Flows that move more slowly than the waves they carry behave quite differently than a flow that moves faster than the sound waves it carries. In slower flows, waves can reach all parts of the flow and serve to telegraph obstacles, boundaries and distances to the slower wind. Fast moving flows swiftly carry waves along, so they don’t spread as widely and can never telegraph what lies ahead.

“Because information can be communicated everywhere in slow moving flows, the flow can adjust to the different conditions,” Dr. Zank says. “This is the sub-Alfvenic region, where the magnetic field dominates and the flow adjusts to the conditions imposed by it. This makes this region quite different from the super-Alfvenic solar wind that pushes the magnetic field wherever it wishes.”

Researchers have a particular interest in this region because in it the solar corona is unexpectedly heated.

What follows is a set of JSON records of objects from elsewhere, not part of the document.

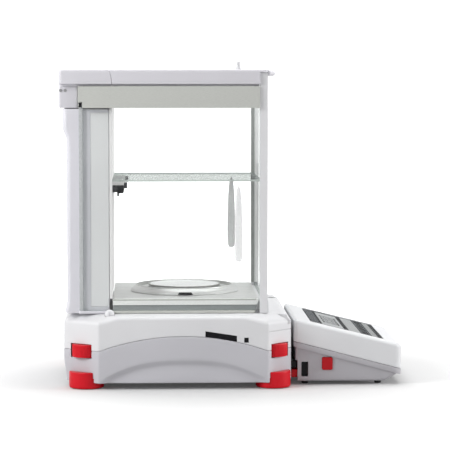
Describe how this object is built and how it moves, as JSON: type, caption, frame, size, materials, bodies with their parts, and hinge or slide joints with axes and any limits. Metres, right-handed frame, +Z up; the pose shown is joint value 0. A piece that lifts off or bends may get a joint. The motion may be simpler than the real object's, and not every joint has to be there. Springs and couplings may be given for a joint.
{
  "type": "analytical balance",
  "caption": "Analytical balance with a glass draught shield, sliding side and top doors, round steel pan, levelling feet and a detachable touch terminal.",
  "frame": {"origin": "on the bench, under the middle of the overall box", "axes": "+X towards the terminal and the person weighing, +Y towards that person's right, +Z up"},
  "size_m": [0.3826, 0.23, 0.363],
  "materials": {
    "lower_shell": "satin light grey paint on die-cast alloy",
    "upper_shell": "fine matte white",
    "cover_shell": "fine matte pale lavender grey",
    "column_shell": "fine matte pale grey",
    "rail_metal": "satin green grey",
    "red_plastic": "semi-gloss red",
    "black_plastic": "matte black",
    "stainless_steel": "brushed",
    "polished_steel": "polished",
    "alloy": "machined",
    "clear_glass": "clear float glass with grey green edges",
    "milky_plastic": "translucent white",
    "rear_panel": "smooth white",
    "screen_glass": "dark glossy glass",
    "display_module": "grey display",
    "circuit_board": "green laminate",
    "rubber": "matte"
  },
  "bodies": {
    "base": {"lower_housing": "lower_shell", "upper_housing": "upper_shell", "floor_plate": "stainless_steel", "bottom_rail_left": "rail_metal", "bottom_rail_right": "rail_metal", "pan_stem": "alloy", "load_cell_frame": "alloy", "cell_magnet": "stainless_steel", "cell_beam": "alloy", "calibration_motor": "black_plastic", "main_board": "circuit_board", "level_vial": "clear_glass", "side_port_block": "black_plastic", "rear_port_panel": "lower_shell", "dock_connector": "black_plastic", "dock_latch": "red_plastic", "rear_column": "column_shell", "rear_wall": "rear_panel", "ioniser_bar": "black_plastic", "top_rear_cap": "cover_shell", "top_frame": "cover_shell", "header_left": "rail_metal", "header_right": "rail_metal", "front_glass": "clear_glass", "post_left": "upper_shell", "post_right": "upper_shell"},
    "left_door": {"left_door_glass": "clear_glass", "left_door_handle": "milky_plastic", "left_door_runner": "black_plastic"},
    "right_door": {"right_door_glass": "clear_glass", "right_door_handle": "milky_plastic", "right_door_runner": "black_plastic"},
    "top_door": {"top_door": "clear_glass", "top_door_knob": "milky_plastic"},
    "pan": {"weighing_pan": "polished_steel"},
    "ring": {"draft_ring": "stainless_steel"},
    "shelf": {"shelf": "clear_glass"},
    "calibration_cam": {"calibration_cam": "milky_plastic"},
    "calibration_weight": {"calibration_weight": "stainless_steel"},
    "terminal": {"terminal_lower": "column_shell", "terminal_upper": "upper_shell", "touch_glass": "screen_glass", "lcd_module": "display_module", "terminal_board": "circuit_board", "terminal_foot_front_left": "rubber", "terminal_foot_front_right": "rubber", "terminal_foot_rear_left": "rubber", "terminal_foot_rear_right": "rubber"},
    "latch_left": {"latch_left": "milky_plastic"},
    "release_button_left": {"release_button_left": "red_plastic"},
    "wheel_front_left": {"levelling_wheel_front_left": "red_plastic"},
    "foot_front_left": {"foot_front_left": "red_plastic"},
    "wheel_rear_left": {"levelling_wheel_rear_left": "red_plastic"},
    "foot_rear_left": {"foot_rear_left": "red_plastic"},
    "latch_right": {"latch_right": "milky_plastic"},
    "release_button_right": {"release_button_right": "red_plastic"},
    "wheel_front_right": {"levelling_wheel_front_right": "red_plastic"},
    "foot_front_right": {"foot_front_right": "red_plastic"},
    "wheel_rear_right": {"levelling_wheel_rear_right": "red_plastic"},
    "foot_rear_right": {"foot_rear_right": "red_plastic"}
  },
  "joints": [
    {"name": "left_door_slide", "type": "slide", "parent": "base", "child": "left_door", "axis": [-1, 0, 0], "range_m": [0, 0.15]},
    {"name": "right_door_slide", "type": "slide", "parent": "base", "child": "right_door", "axis": [-1, 0, 0], "range_m": [0, 0.15]},
    {"name": "top_door_slide", "type": "slide", "parent": "base", "child": "top_door", "axis": [-1, 0, 0], "range_m": [0, 0.125]},
    {"name": "pan_lift_off", "type": "slide", "parent": "base", "child": "pan", "axis": [0, 0, 1], "range_m": [0, 0.03]},
    {"name": "ring_lift_off", "type": "slide", "parent": "base", "child": "ring", "axis": [0, 0, 1], "range_m": [0, 0.02]},
    {"name": "shelf_lift_off", "type": "slide", "parent": "base", "child": "shelf", "axis": [0, 0, 1], "range_m": [0, 0.012]},
    {"name": "calibration_cam_turn", "type": "hinge", "parent": "base", "child": "calibration_cam", "pos_m": [-0.072, 0.023, 0.05], "axis": [0, 1, 0], "range_deg": [0, 180]},
    {"name": "calibration_weight_drop", "type": "slide", "parent": "base", "child": "calibration_weight", "axis": [0, 0, -1], "range_m": [0, 0.003]},
    {"name": "terminal_undock", "type": "slide", "parent": "base", "child": "terminal", "axis": [1, 0, 0], "range_m": [0, 0.05]},
    {"name": "latch_left_turn", "type": "hinge", "parent": "base", "child": "latch_left", "pos_m": [-0.136, -0.1039, 0.08275], "axis": [0, 1, 0], "range_deg": [0, 90]},
    {"name": "release_button_left_press", "type": "slide", "parent": "terminal", "child": "release_button_left", "axis": [0, 1, 0], "range_m": [0, 0.0022], "stiffness_N_per_m": 800},
    {"name": "wheel_front_left_turn", "type": "hinge", "parent": "base", "child": "wheel_front_left", "pos_m": [0.04595, -0.09358, 0.0349], "axis": [0, 0, 1], "range_deg": [0, 1440]},
    {"name": "foot_front_left_extend", "type": "slide", "parent": "base", "child": "foot_front_left", "axis": [0, 0, -1], "range_m": [0, 0.006]},
    {"name": "wheel_rear_left_turn", "type": "hinge", "parent": "base", "child": "wheel_rear_left", "pos_m": [-0.16201, -0.09247, 0.0349], "axis": [0, 0, 1], "range_deg": [0, 1440]},
    {"name": "foot_rear_left_extend", "type": "slide", "parent": "base", "child": "foot_rear_left", "axis": [0, 0, -1], "range_m": [0, 0.006]},
    {"name": "latch_right_turn", "type": "hinge", "parent": "base", "child": "latch_right", "pos_m": [-0.136, 0.1039, 0.08275], "axis": [0, 1, 0], "range_deg": [0, 90]},
    {"name": "release_button_right_press", "type": "slide", "parent": "terminal", "child": "release_button_right", "axis": [0, -1, 0], "range_m": [0, 0.0022], "stiffness_N_per_m": 800},
    {"name": "wheel_front_right_turn", "type": "hinge", "parent": "base", "child": "wheel_front_right", "pos_m": [0.04595, 0.09358, 0.0349], "axis": [0, 0, 1], "range_deg": [0, 1440]},
    {"name": "foot_front_right_extend", "type": "slide", "parent": "base", "child": "foot_front_right", "axis": [0, 0, -1], "range_m": [0, 0.006]},
    {"name": "wheel_rear_right_turn", "type": "hinge", "parent": "base", "child": "wheel_rear_right", "pos_m": [-0.16201, 0.09247, 0.0349], "axis": [0, 0, 1], "range_deg": [0, 1440]},
    {"name": "foot_rear_right_extend", "type": "slide", "parent": "base", "child": "foot_rear_right", "axis": [0, 0, -1], "range_m": [0, 0.006]}
  ],
  "couplings": [
    {"joint": "calibration_cam_turn", "follows": "calibration_weight_drop", "rad_per_m": 1047.2},
    {"joint": "foot_front_left_extend", "follows": "wheel_front_left_turn", "m_per_rad": 0.00023873},
    {"joint": "foot_rear_left_extend", "follows": "wheel_rear_left_turn", "m_per_rad": 0.00023873},
    {"joint": "foot_front_right_extend", "follows": "wheel_front_right_turn", "m_per_rad": 0.00023873},
    {"joint": "foot_rear_right_extend", "follows": "wheel_rear_right_turn", "m_per_rad": 0.00023873}
  ]
}
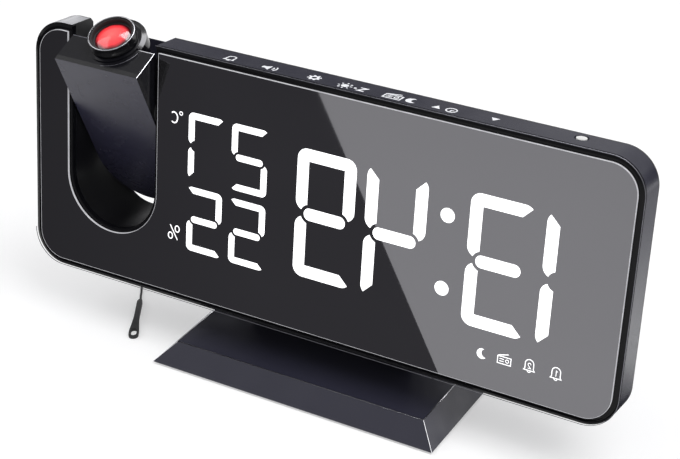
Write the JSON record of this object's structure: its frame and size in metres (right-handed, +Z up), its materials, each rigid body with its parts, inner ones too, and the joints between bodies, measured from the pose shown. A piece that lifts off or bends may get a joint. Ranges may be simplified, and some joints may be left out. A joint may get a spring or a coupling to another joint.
{
  "type": "projection alarm clock",
  "caption": "Projection alarm clock: wide leaning mirror-faced display on a low sloping base, with a swivelling projector arm, focus ring, push keys, cell door and wire antenna.",
  "frame": {"origin": "centre of the object's footprint on the table, at the bottom of the rubber feet", "axes": "+X along the face to the right as a user sees it, +Y from the face to the back, +Z up"},
  "size_m": [0.19, 0.0481, 0.097],
  "materials": {
    "case_plastic": "satin blue-black moulded ABS",
    "frame_plastic": "polished black",
    "key_plastic": "fine satin",
    "base_plastic": "satin blue-black moulded ABS",
    "base_plate": "fine spark texture",
    "mirror": "half-silvered dark mirror",
    "digit": "white diffuser, lit from behind",
    "light_box": "white moulded",
    "board": "green solder mask",
    "chip": "black moulded package",
    "led": "phosphor and clear resin",
    "screw": "zinc plated",
    "steel": "turned",
    "contact_metal": "nickel plated",
    "black_plastic": "matt",
    "washer": "waxy",
    "rubber": "matt",
    "sensor": "frosted white window",
    "lens": "polished red",
    "condenser": "polished clear",
    "slide": "liquid-crystal cell"
  },
  "bodies": {
    "root": {"base_shell": "base_plastic", "base_plate": "base_plate", "rubber_feet": "rubber", "base_screws": "screw", "stand_neck": "base_plastic", "rear_case": "case_plastic", "case_screws": "screw", "front_frame": "frame_plastic", "mirror_panel": "mirror", "slot_trim": "frame_plastic", "time_digits": "digit", "reading_digits": "digit", "colon_dots": "digit", "light_box": "light_box", "led_board": "board", "segment_leds": "led", "main_board": "board", "clock_chip": "chip", "speaker": "black_plastic", "usb_socket": "contact_metal", "dc_jack": "black_plastic", "cell_holder": "black_plastic", "backup_cell": "contact_metal", "light_sensor": "sensor", "key_board": "board", "key_switches": "contact_metal", "pivot_pins": "steel", "friction_washers": "washer", "antenna_gland": "rubber", "antenna_drop": "rubber", "antenna_coil": "rubber", "lead_tie": "rubber", "antenna_lead": "rubber", "antenna_tip": "rubber"},
    "arm": {"arm_face": "case_plastic", "arm_shell": "frame_plastic", "arm_screws": "screw", "condenser": "condenser", "time_slide": "slide", "projector_led": "led"},
    "focus": {"focus_ring": "black_plastic", "lens": "lens"},
    "alarm_key": {"alarm_key": "key_plastic"},
    "volume_key": {"volume_key": "key_plastic"},
    "set_key": {"set_key": "key_plastic"},
    "snooze_key": {"snooze_key": "key_plastic"},
    "radio_key": {"radio_key": "key_plastic"},
    "up_key": {"up_key": "key_plastic"},
    "down_key": {"down_key": "key_plastic"},
    "cell_door": {"cell_door": "case_plastic"}
  },
  "joints": [
    {"name": "arm_tilt", "type": "hinge", "parent": "root", "child": "arm", "pos_m": [-0.0669, -0.00196, 0.07247], "axis": [1, 0, 0], "range_deg": [-30, 60]},
    {"name": "focus_turn", "type": "hinge", "parent": "arm", "child": "focus", "pos_m": [-0.0669, -0.00323, 0.09111], "axis": [0, -0.3746, 0.9272], "range_deg": [-60, 60]},
    {"name": "alarm_press", "type": "slide", "parent": "root", "child": "alarm_key", "axis": [0, -0.4716, -0.8818], "range_m": [0, 0.0005], "stiffness_N_per_m": 300, "springref_m": -0.0006},
    {"name": "volume_press", "type": "slide", "parent": "root", "child": "volume_key", "axis": [0, -0.4716, -0.8818], "range_m": [0, 0.0005], "stiffness_N_per_m": 300, "springref_m": -0.0006},
    {"name": "set_press", "type": "slide", "parent": "root", "child": "set_key", "axis": [0, -0.4716, -0.8818], "range_m": [0, 0.0005], "stiffness_N_per_m": 300, "springref_m": -0.0006},
    {"name": "snooze_press", "type": "slide", "parent": "root", "child": "snooze_key", "axis": [0, -0.4716, -0.8818], "range_m": [0, 0.0005], "stiffness_N_per_m": 300, "springref_m": -0.0006},
    {"name": "radio_press", "type": "slide", "parent": "root", "child": "radio_key", "axis": [0, -0.4716, -0.8818], "range_m": [0, 0.0005], "stiffness_N_per_m": 300, "springref_m": -0.0006},
    {"name": "up_press", "type": "slide", "parent": "root", "child": "up_key", "axis": [0, -0.4716, -0.8818], "range_m": [0, 0.0005], "stiffness_N_per_m": 300, "springref_m": -0.0006},
    {"name": "down_press", "type": "slide", "parent": "root", "child": "down_key", "axis": [0, -0.4716, -0.8818], "range_m": [0, 0.0005], "stiffness_N_per_m": 300, "springref_m": -0.0006},
    {"name": "cell_door_slide", "type": "slide", "parent": "root", "child": "cell_door", "axis": [0, -0.1693, -0.9856], "range_m": [0, 0.006]}
  ]
}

“Basically, something strange happens that increases the temperature of the gas at the surface of the sun from 6,500 Kelvin to well over 1 million degrees,” Dr. Zank says. “What happens in this region that causes this to happen?”

Scientists have begun looking at the nature of the region’s turbulence to try and understand the differences between turbulence there and in the more distant solar wind, and whether that will provide insights into the heating phenomenon.

“This is one direction that we're already pushing into. The basic physics of sub-Alfvenic flows is largely unknown, so observations, theory and simulations will all be brought to bear on elucidating the nature of this novel region,” Dr. Zank says.

“This event is what many heliophysicists have dreamed about for most of their careers!" he says. “We can now make the measurements that will help answer this question – one that has defied answer since the dawn of the space age.”